Could you print all the entries exactly?

==========

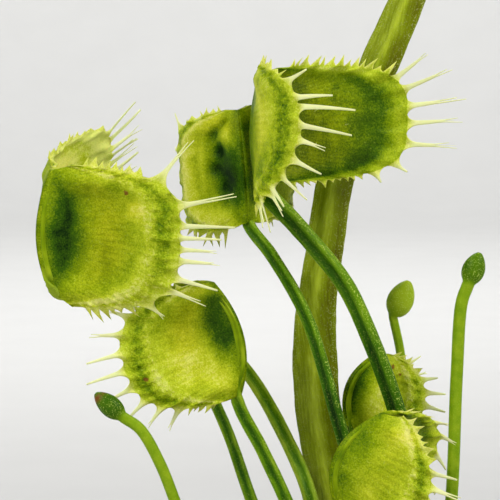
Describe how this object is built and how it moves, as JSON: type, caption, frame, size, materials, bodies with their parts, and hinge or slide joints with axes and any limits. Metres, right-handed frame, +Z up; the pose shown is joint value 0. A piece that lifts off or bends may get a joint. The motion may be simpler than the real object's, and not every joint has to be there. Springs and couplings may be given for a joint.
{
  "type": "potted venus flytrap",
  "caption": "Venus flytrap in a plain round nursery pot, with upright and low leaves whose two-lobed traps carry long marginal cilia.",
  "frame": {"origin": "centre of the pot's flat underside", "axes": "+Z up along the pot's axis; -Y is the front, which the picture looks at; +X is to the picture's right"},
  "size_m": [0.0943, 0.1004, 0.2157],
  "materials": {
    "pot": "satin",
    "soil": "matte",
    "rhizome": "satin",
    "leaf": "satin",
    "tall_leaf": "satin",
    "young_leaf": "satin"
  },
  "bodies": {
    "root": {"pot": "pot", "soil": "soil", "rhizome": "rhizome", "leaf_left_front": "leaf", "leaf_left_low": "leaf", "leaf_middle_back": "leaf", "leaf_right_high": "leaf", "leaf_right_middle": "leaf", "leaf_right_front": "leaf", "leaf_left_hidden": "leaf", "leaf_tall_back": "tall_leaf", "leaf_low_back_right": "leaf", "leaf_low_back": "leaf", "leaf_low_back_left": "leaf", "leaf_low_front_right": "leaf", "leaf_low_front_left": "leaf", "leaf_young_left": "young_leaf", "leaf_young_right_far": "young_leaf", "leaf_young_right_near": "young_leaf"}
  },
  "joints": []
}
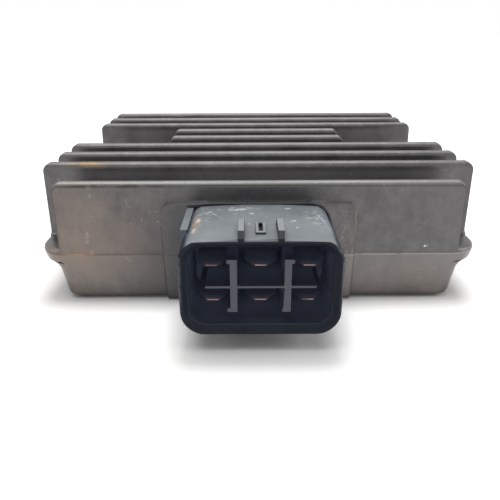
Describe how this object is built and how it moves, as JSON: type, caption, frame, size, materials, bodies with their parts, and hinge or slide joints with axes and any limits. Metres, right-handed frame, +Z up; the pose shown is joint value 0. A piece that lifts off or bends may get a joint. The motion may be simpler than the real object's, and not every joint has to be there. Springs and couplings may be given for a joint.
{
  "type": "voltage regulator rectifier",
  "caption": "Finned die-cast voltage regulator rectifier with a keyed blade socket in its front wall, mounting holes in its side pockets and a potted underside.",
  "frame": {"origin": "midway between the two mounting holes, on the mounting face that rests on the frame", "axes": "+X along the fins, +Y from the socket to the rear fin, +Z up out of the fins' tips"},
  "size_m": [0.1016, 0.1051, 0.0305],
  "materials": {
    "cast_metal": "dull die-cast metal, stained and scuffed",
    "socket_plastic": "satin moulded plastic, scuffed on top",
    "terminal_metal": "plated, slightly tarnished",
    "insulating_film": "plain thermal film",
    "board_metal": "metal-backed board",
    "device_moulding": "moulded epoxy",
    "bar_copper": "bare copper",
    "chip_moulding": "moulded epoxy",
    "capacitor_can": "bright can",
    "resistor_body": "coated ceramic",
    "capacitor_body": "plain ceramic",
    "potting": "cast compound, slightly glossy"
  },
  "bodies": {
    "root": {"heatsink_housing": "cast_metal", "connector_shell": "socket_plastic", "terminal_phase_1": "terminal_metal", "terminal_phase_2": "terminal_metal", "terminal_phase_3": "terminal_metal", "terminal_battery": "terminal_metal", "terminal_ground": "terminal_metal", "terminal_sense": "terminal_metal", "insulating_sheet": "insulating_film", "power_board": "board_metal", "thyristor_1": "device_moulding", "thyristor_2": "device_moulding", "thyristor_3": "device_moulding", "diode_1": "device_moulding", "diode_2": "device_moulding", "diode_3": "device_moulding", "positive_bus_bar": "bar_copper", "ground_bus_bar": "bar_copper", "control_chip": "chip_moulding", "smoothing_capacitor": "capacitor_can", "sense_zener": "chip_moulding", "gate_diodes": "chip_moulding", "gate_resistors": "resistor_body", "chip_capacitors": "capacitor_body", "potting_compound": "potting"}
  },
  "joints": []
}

==========

### Answer for this exercise
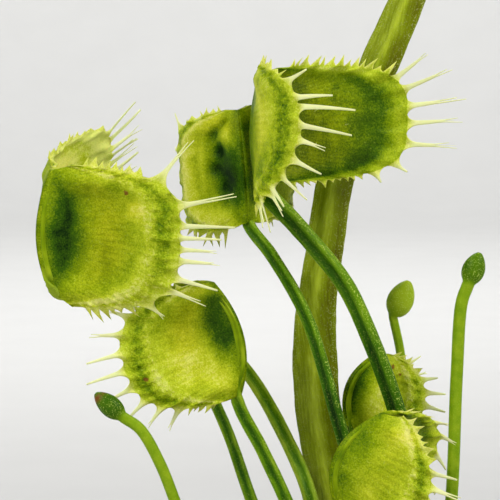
Describe how this object is built and how it moves, as JSON: type, caption, frame, size, materials, bodies with their parts, and hinge or slide joints with axes and any limits. Metres, right-handed frame, +Z up; the pose shown is joint value 0. A piece that lifts off or bends may get a joint. The motion may be simpler than the real object's, and not every joint has to be there. Springs and couplings may be given for a joint.
{
  "type": "potted venus flytrap",
  "caption": "Venus flytrap in a plain round nursery pot, with upright and low leaves whose two-lobed traps carry long marginal cilia.",
  "frame": {"origin": "centre of the pot's flat underside", "axes": "+Z up along the pot's axis; -Y is the front, which the picture looks at; +X is to the picture's right"},
  "size_m": [0.0943, 0.1004, 0.2157],
  "materials": {
    "pot": "satin",
    "soil": "matte",
    "rhizome": "satin",
    "leaf": "satin",
    "tall_leaf": "satin",
    "young_leaf": "satin"
  },
  "bodies": {
    "root": {"pot": "pot", "soil": "soil", "rhizome": "rhizome", "leaf_left_front": "leaf", "leaf_left_low": "leaf", "leaf_middle_back": "leaf", "leaf_right_high": "leaf", "leaf_right_middle": "leaf", "leaf_right_front": "leaf", "leaf_left_hidden": "leaf", "leaf_tall_back": "tall_leaf", "leaf_low_back_right": "leaf", "leaf_low_back": "leaf", "leaf_low_back_left": "leaf", "leaf_low_front_right": "leaf", "leaf_low_front_left": "leaf", "leaf_young_left": "young_leaf", "leaf_young_right_far": "young_leaf", "leaf_young_right_near": "young_leaf"}
  },
  "joints": []
}
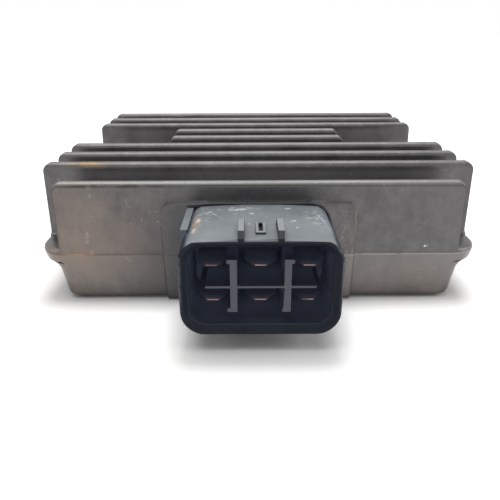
Describe how this object is built and how it moves, as JSON: type, caption, frame, size, materials, bodies with their parts, and hinge or slide joints with axes and any limits. Metres, right-handed frame, +Z up; the pose shown is joint value 0. A piece that lifts off or bends may get a joint. The motion may be simpler than the real object's, and not every joint has to be there. Springs and couplings may be given for a joint.
{
  "type": "voltage regulator rectifier",
  "caption": "Finned die-cast voltage regulator rectifier with a keyed blade socket in its front wall, mounting holes in its side pockets and a potted underside.",
  "frame": {"origin": "midway between the two mounting holes, on the mounting face that rests on the frame", "axes": "+X along the fins, +Y from the socket to the rear fin, +Z up out of the fins' tips"},
  "size_m": [0.1016, 0.1051, 0.0305],
  "materials": {
    "cast_metal": "dull die-cast metal, stained and scuffed",
    "socket_plastic": "satin moulded plastic, scuffed on top",
    "terminal_metal": "plated, slightly tarnished",
    "insulating_film": "plain thermal film",
    "board_metal": "metal-backed board",
    "device_moulding": "moulded epoxy",
    "bar_copper": "bare copper",
    "chip_moulding": "moulded epoxy",
    "capacitor_can": "bright can",
    "resistor_body": "coated ceramic",
    "capacitor_body": "plain ceramic",
    "potting": "cast compound, slightly glossy"
  },
  "bodies": {
    "root": {"heatsink_housing": "cast_metal", "connector_shell": "socket_plastic", "terminal_phase_1": "terminal_metal", "terminal_phase_2": "terminal_metal", "terminal_phase_3": "terminal_metal", "terminal_battery": "terminal_metal", "terminal_ground": "terminal_metal", "terminal_sense": "terminal_metal", "insulating_sheet": "insulating_film", "power_board": "board_metal", "thyristor_1": "device_moulding", "thyristor_2": "device_moulding", "thyristor_3": "device_moulding", "diode_1": "device_moulding", "diode_2": "device_moulding", "diode_3": "device_moulding", "positive_bus_bar": "bar_copper", "ground_bus_bar": "bar_copper", "control_chip": "chip_moulding", "smoothing_capacitor": "capacitor_can", "sense_zener": "chip_moulding", "gate_diodes": "chip_moulding", "gate_resistors": "resistor_body", "chip_capacitors": "capacitor_body", "potting_compound": "potting"}
  },
  "joints": []
}